As a longtime downtown resident, I thought I’d pretty much made my peace with the motorcycle noise. I believe many riders try to limit the noise pollution, but others just love to play spin the throttle.

Last Friday, a posse of super-loud cyclists disembarked from Pleasant Street and revved onto Congress, their fancy noisemakers unpleasantly cranked to 11. When they banged a right at Starbucks, I guessed they’d be looping around onto Market Street and decided to stand there to see just how loud they would be.

It was worth the wait. Due to some traffic, they were all stuck on Market waiting to merge back into the square.

The ensuing multi-minute thunder show — amplified by an echo chamber of tall brick buildings — rumbled hard through my external auditory canal and slammed into my tympanic membrane with the force of many thousand horsepower. The soundstorm banged up my vestibular and cochlear nerves, then rattled all three ossicles (hammer, anvil and stirrup) before ripping down my eustachian tube and blasting straight into my cranium.

If you were standing next to me and I was screaming, banshee-like, at the top of my lungs and larynx, you would not have heard a peep and might even have wondered whether I was some sort of deranged mime.

I could, however, hear my own thoughts … and they went something like this: @$#%*&%@#!!

As mentioned, I’ve become accustomed to lots of motorcycle noise, but it seemed like these guys were gunning for the record for wrecked conversations with their mortar fire mushroom cloud jackhammers.

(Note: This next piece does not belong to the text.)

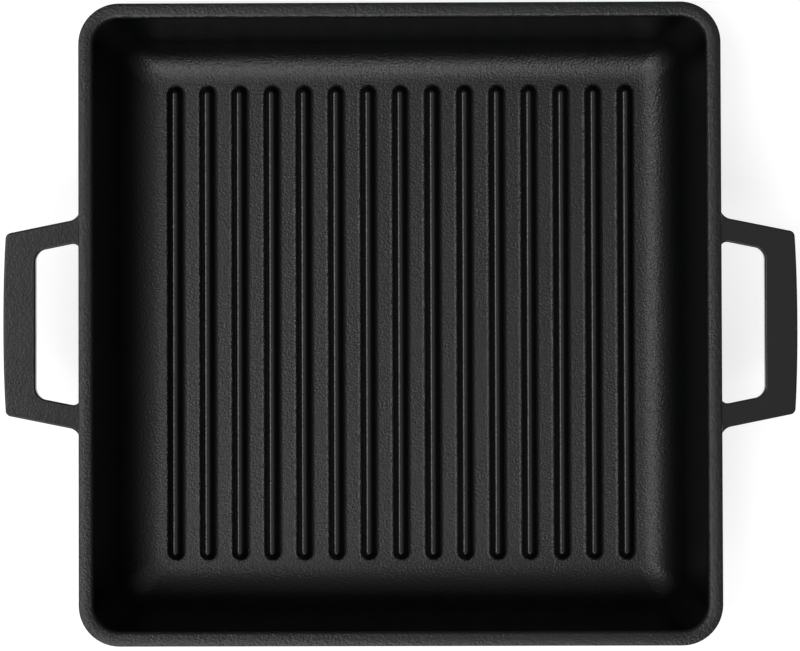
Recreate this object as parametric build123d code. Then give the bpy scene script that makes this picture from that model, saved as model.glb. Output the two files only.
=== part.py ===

On the bright side, the passing tremors only registered like a 5.2 on the Richter scale.

That said: Hands down best sound in town? The clopping hooves of the horse-drawn carriage.

So what’s the moral of this story? Because it is to be continued, I cannot say for sure.

But perhaps it is something like this: If, like me, you are endlessly fascinated by humanity, neither getting called a (bleep) nor having your brain bombarded by revving, snorting hogs can ruin the breezy reverie of people watching in Market Square.